C's type system is not nearly expressive enough for this. You can barely declare a pointer non-null with extensions, but you can't express ownership. You can't force callers of your function to check for error before using the returned value. You can't force correct lifecycle of objects (e.g. Rust can have methods that can be called once, and no more, and then statically forbid further uses of the object. Great for cleanup without double-free.)

C doesn't have ability to turn off Undefined Behavior for a section of code. You can't just forbid dangling pointers.

For a foolproof API the best you can do is use handles and opaque objects, and a ton of run-time defenses. But in Rust that is unnecessary. Use of the API can be guaranteed safe, and a lot of that is guaranteed at compile time, with zero run-time overhead.

For example, a mutable slice in Rust (a buffer) has a guarantee that the pointer is not null, is a valid allocation for the length of the slice, is aligned, points to initialized memory, is not aliased with any other pointer, and will not be freed for as long as you use it. And the compiler enforces that the safe Rust code can't break these guarantees, even if it's awful code written by the most incompetent amateur while drunk. And at run time this is still just a pointer and a length.

In C you don't get this compartmentalization and low- or zero-overhead layering. Instead of unsafe + actually enforced safe, you have unsafe + more unsafe.


Right, but I can trust a decent C developer to use it safely in the simple parts, especially with tooling like valgrind to detect obvious bugs. The only part where I'd say the usual "nobody is perfect" is in the hard parts.


There's 40 years history of trying, and it doesn't work.

These decent C programmers are like True Scotsmen. When top software companies keep getting pwned, even in their most security-sensitive projects, it's because they hire crap programmers.

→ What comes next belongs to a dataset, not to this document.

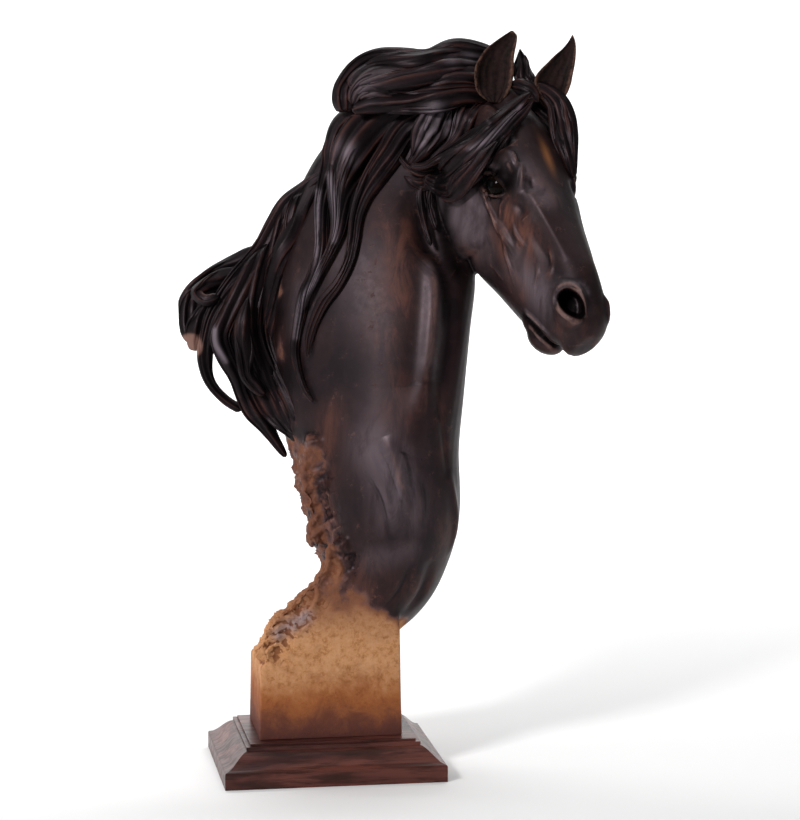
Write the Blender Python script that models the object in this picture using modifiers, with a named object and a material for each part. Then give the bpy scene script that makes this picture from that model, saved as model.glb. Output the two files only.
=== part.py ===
"""Horse bust cast in one with its block, standing on a moulded wooden plinth.

Metres, +Z up. The origin is the centre of the plinth's underside and -Y is the front.
Sizes and places on the horse are shares of its head's length, from poll to upper lip.
"""

import math

import bmesh
import bpy
import numpy as np
from mathutils import Matrix, Vector, noise
from mathutils.bvhtree import BVHTree

MM = 0.001

# The plinth: a slab, an ogee above it, then two small square steps.
PLINTH_WIDTH = 136 * MM
PLINTH_DEPTH = 112 * MM
SLAB_HEIGHT = 10.6 * MM
SLAB_ROUND = 1.4 * MM
OGEE_HEIGHT = 9.6 * MM
OGEE_RUN = 14.5 * MM
STEP_HEIGHT = 2.2 * MM
STEP_RUN = 2.6 * MM
TOP_HEIGHT = 1.4 * MM
PLINTH_TOP = SLAB_HEIGHT + OGEE_HEIGHT + STEP_HEIGHT + TOP_HEIGHT

# The casting stands on the plinth with a hair's gap under it.
SEAT_GAP = 0.3 * MM
HEAD = 180 * MM
BLOCK_WIDTH = 88 * MM
BLOCK_DEPTH = 60 * MM
BLOCK_LEAN = 1.4 * MM
BLOCK_SHOULDER = 44 * MM
BLOCK_SLOPE = 38
BLOCK_TOP = 0.46 * HEAD
BLOCK_BELOW = 6 * MM

# How finely the casting is skinned, how many triangles it keeps, and how strongly the thinning of
# them is held back from the face.
BODY_VOXEL = 1.5 * MM
SKIN_VOXEL = 1.3 * MM
CASTING_TRIANGLES = 9400
SPARING = 0.00003

# How the head is held: turned, bent down and tilted, in degrees, and where its poll is.
HEAD_TURN = 72
HEAD_BEND = 45
HEAD_TILT = -12
POLL = (0.660, 0.055, 2.188)

# The hair is set out on a grid, as it is seen from the front left. Columns run to the right and
# rows run down. At a distance of one head's length a head covers this many squares.
GRID = 2916
GRID_MIDDLE = (400, 410)
VIEW_AIM = (0.263, 0.0, 1.098)
VIEW_TURN = -9.0
VIEW_RISE = 7.3
VIEW_FAR = 10.0


def cleared_scene():
    for obj in list(bpy.data.objects):
        bpy.data.objects.remove(obj, do_unlink=True)


def new_collection(name):
    made = bpy.data.collections.new(name)
    bpy.context.scene.collection.children.link(made)
    return made


def material(name, colour, roughness, metallic=0.0):
    made = bpy.data.materials.new(name)
    made.use_nodes = True
    shader = made.node_tree.nodes["Principled BSDF"]
    shader.inputs["Base Color"].default_value = (*colour, 1.0)
    shader.inputs["Roughness"].default_value = roughness
    shader.inputs["Metallic"].default_value = metallic
    return made


# Places


def seat_height():
    return PLINTH_TOP + SEAT_GAP


def placed(points):
    """Points of the figure, in head lengths from the middle of its seat."""
    return np.asarray(points, float) * HEAD + np.array([0, 0, seat_height()])


def heading(turn):
    """Unit vectors ahead, up and to the horse's right for a turn from +X towards the front."""
    a = math.radians(turn)
    ahead = np.array([math.cos(a), -math.sin(a), 0.0])
    up = np.array([0.0, 0.0, 1.0])
    return ahead, up, np.cross(ahead, up)


def head_axes():
    """Unit vectors along the face, out of the forehead and to the horse's right."""
    ahead, up, right = heading(HEAD_TURN)
    bend, tilt = math.radians(HEAD_BEND), math.radians(HEAD_TILT)
    along = math.cos(bend) * ahead - math.sin(bend) * up
    square = math.sin(bend) * ahead + math.cos(bend) * up
    out = math.cos(tilt) * square + math.sin(tilt) * right
    return along, out, math.cos(tilt) * right - math.sin(tilt) * square


def on_head(points):
    """Points given along the face, out of it and to the horse's right, from the poll."""
    axes = np.array(head_axes())
    return placed(np.asarray(POLL) + np.asarray(points, float) @ axes)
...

Even basic boring C can be exploitable. Android was hit by an integer overflow in `malloc(items * size)` (stagefright). Mozilla's NSS had vulnerability due to a wrong buffer size, which fuzzing did not catch (BigSig).


After looking at Stagefright... yes, I've lost faith in the ability to write safe C code.


At that point, I imagine the overhead will motivate that bounds checks may as well be enabled as the alternative.


The only overhead I see in theory is the additional process's kernel resources, which are negligible. Wherever you'd normally write to memory for some unsafe code to mutate, you instead write to the shared memory. Kernel is doing the same virtual mem protection either way, only in this case it opens up access to the child process too.

Am I missing something else, like shared mem being slower? Maybe the inability to share CPU caches?


The fact that you have a whole other process, was my line of thinking. If the scheduling doesn't play nice then latency will suffer. I don't really know in practice though.


Latency is an issue with file or network-based IPC, but shared memory is supposed to be the same speed as non-shared. Apparently the X window system relies on it a lot.

Scheduling, I dunno. Would imagine it's not bad as long as you don't spawn a ton of these.